= EXERCISE =
Would you return all of this data exactly, leaving nothing out?

= SOURCE EXCERPT =

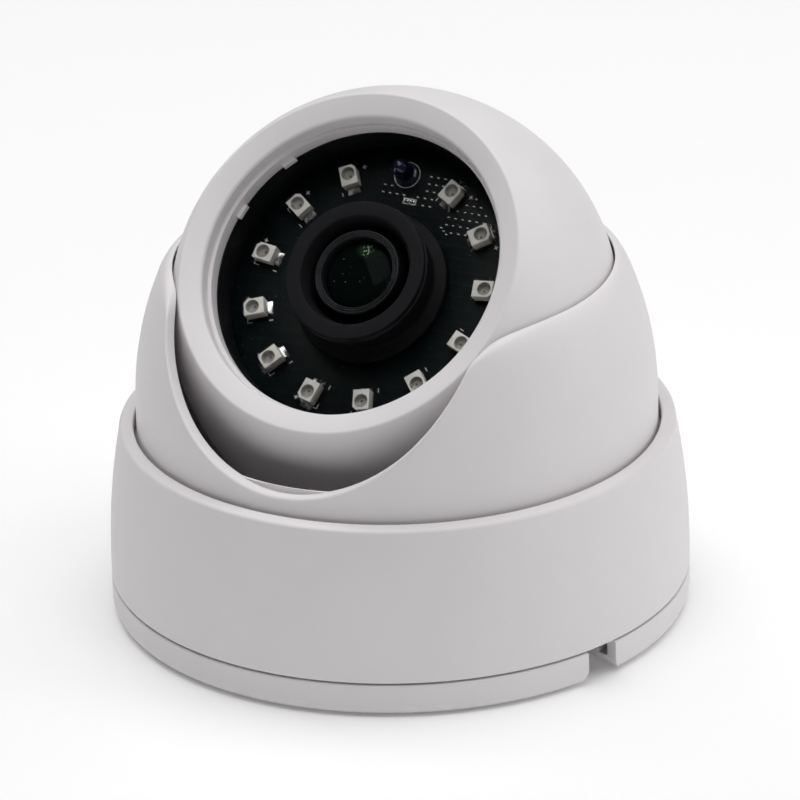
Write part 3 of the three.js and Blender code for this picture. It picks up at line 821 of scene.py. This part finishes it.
def grain_group():
    group, inside, outside = new_group(
        "Moulded grain", {"Place": None, "Grain per metre": 4000.0, "Flow per metre": 60.0},
        ("Height", "Fine", "Flow"))
    place = inside.outputs["Place"]
    fine = noise(group, place, inside.outputs["Grain per metre"], 3, 0.6)
    pits = add_node(group, "ShaderNodeTexVoronoi", feature="SMOOTH_F1")
    group.links.new(place, pits.inputs["Vector"])
    group.links.new(inside.outputs["Grain per metre"], pits.inputs["Scale"])
    height = sum_up(group, "ADD", fine, sum_up(group, "MULTIPLY", pits.outputs["Distance"], 0.6))
    flow = noise(group, place, inside.outputs["Flow per metre"], 4, 0.55)
    for label, socket in (("Height", height), ("Fine", fine), ("Flow", flow)):
        group.links.new(socket, outside.inputs[label])
    return group


# %% [markdown]
# Handling polishes the edges and leaves a little dust in the corners. One group compares the
# surface's normal with a rounded-over normal to find edges, and measures how shut in a spot is to
# find corners. Edges are tinted lighter, partly wear and partly a painted highlight, and corners
# take the dust colour, partly dust and partly painted shade. It also scatters a few specks.

# %% Group: wear, dust and painted light
def wear_and_light_group():
    group, inside, outside = new_group(
        "Wear, specks and painted light", {"Place": None, "Patches per metre": 250.0, "Specks per metre": 1500.0},
        ("Edge wear and highlight", "Corner dust and shade", "Specks"))
    place = inside.outputs["Place"]
    rounded = add_node(group, "ShaderNodeBevel", samples=4)
    rounded.inputs["Radius"].default_value = 0.35 * MM
    surface = add_node(group, "ShaderNodeNewGeometry")
    compare = add_node(group, "ShaderNodeVectorMath", operation="DOT_PRODUCT")
    group.links.new(rounded.outputs["Normal"], compare.inputs[0])
    group.links.new(surface.outputs["Normal"], compare.inputs[1])
    # Edges: partly worn, partly a painted highlight along them.
    edge = ramp(group, compare.outputs["Value"], 0.995, 0.9)
    patches = noise(group, place, inside.outputs["Patches per metre"], 3)
    edge = sum_up(group, "MULTIPLY", edge, ramp(group, patches, 0.35, 0.6))
    # Shut-in spots: partly dust, partly painted shade in the corners.
    shut_in = add_node(group, "ShaderNodeAmbientOcclusion", samples=6)
    shut_in.inputs["Distance"].default_value = 2.5 * MM
    corner = ramp(group, shut_in.outputs["AO"], 0.75, 0.2)
    specks = ramp(group, noise(group, place, inside.outputs["Specks per metre"], 1), 0.76, 0.8)
    for label, socket in (("Edge wear and highlight", edge), ("Corner dust and shade", corner), ("Specks", specks)):
        group.links.new(socket, outside.inputs[label])
    return group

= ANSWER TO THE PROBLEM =
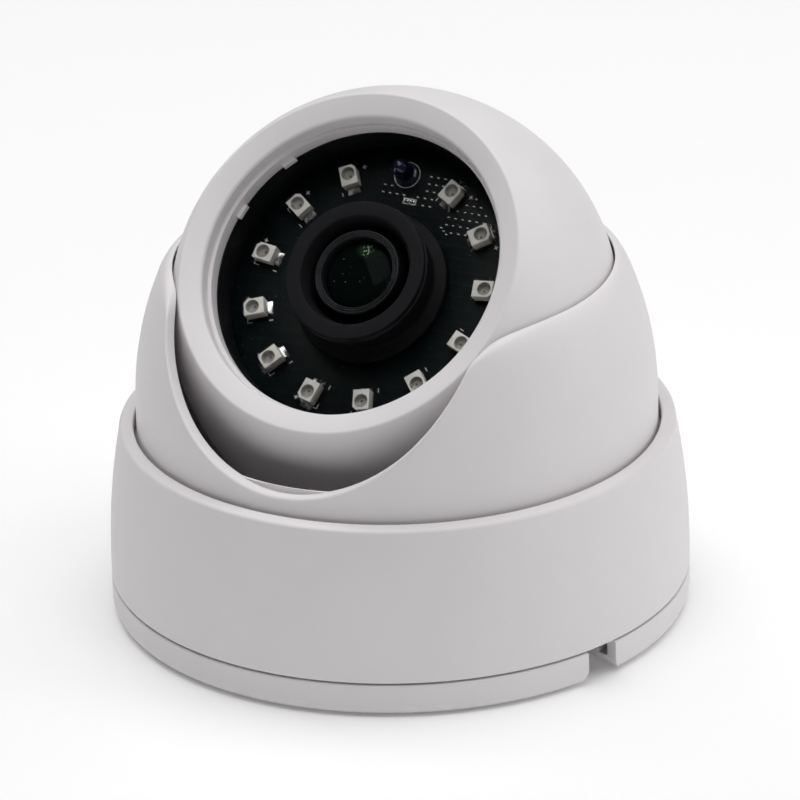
Write part 3 of the three.js and Blender code for this picture. It picks up at line 821 of scene.py. This part finishes it.
def grain_group():
    group, inside, outside = new_group(
        "Moulded grain", {"Place": None, "Grain per metre": 4000.0, "Flow per metre": 60.0},
        ("Height", "Fine", "Flow"))
    place = inside.outputs["Place"]
    fine = noise(group, place, inside.outputs["Grain per metre"], 3, 0.6)
    pits = add_node(group, "ShaderNodeTexVoronoi", feature="SMOOTH_F1")
    group.links.new(place, pits.inputs["Vector"])
    group.links.new(inside.outputs["Grain per metre"], pits.inputs["Scale"])
    height = sum_up(group, "ADD", fine, sum_up(group, "MULTIPLY", pits.outputs["Distance"], 0.6))
    flow = noise(group, place, inside.outputs["Flow per metre"], 4, 0.55)
    for label, socket in (("Height", height), ("Fine", fine), ("Flow", flow)):
        group.links.new(socket, outside.inputs[label])
    return group


# %% [markdown]
# Handling polishes the edges and leaves a little dust in the corners. One group compares the
# surface's normal with a rounded-over normal to find edges, and measures how shut in a spot is to
# find corners. Edges are tinted lighter, partly wear and partly a painted highlight, and corners
# take the dust colour, partly dust and partly painted shade. It also scatters a few specks.

# %% Group: wear, dust and painted light
def wear_and_light_group():
    group, inside, outside = new_group(
        "Wear, specks and painted light", {"Place": None, "Patches per metre": 250.0, "Specks per metre": 1500.0},
        ("Edge wear and highlight", "Corner dust and shade", "Specks"))
    place = inside.outputs["Place"]
    rounded = add_node(group, "ShaderNodeBevel", samples=4)
    rounded.inputs["Radius"].default_value = 0.35 * MM
    surface = add_node(group, "ShaderNodeNewGeometry")
    compare = add_node(group, "ShaderNodeVectorMath", operation="DOT_PRODUCT")
    group.links.new(rounded.outputs["Normal"], compare.inputs[0])
    group.links.new(surface.outputs["Normal"], compare.inputs[1])
    # Edges: partly worn, partly a painted highlight along them.
    edge = ramp(group, compare.outputs["Value"], 0.995, 0.9)
    patches = noise(group, place, inside.outputs["Patches per metre"], 3)
    edge = sum_up(group, "MULTIPLY", edge, ramp(group, patches, 0.35, 0.6))
    # Shut-in spots: partly dust, partly painted shade in the corners.
    shut_in = add_node(group, "ShaderNodeAmbientOcclusion", samples=6)
    shut_in.inputs["Distance"].default_value = 2.5 * MM
    corner = ramp(group, shut_in.outputs["AO"], 0.75, 0.2)
    specks = ramp(group, noise(group, place, inside.outputs["Specks per metre"], 1), 0.76, 0.8)
    for label, socket in (("Edge wear and highlight", edge), ("Corner dust and shade", corner), ("Specks", specks)):
        group.links.new(socket, outside.inputs[label])
    return group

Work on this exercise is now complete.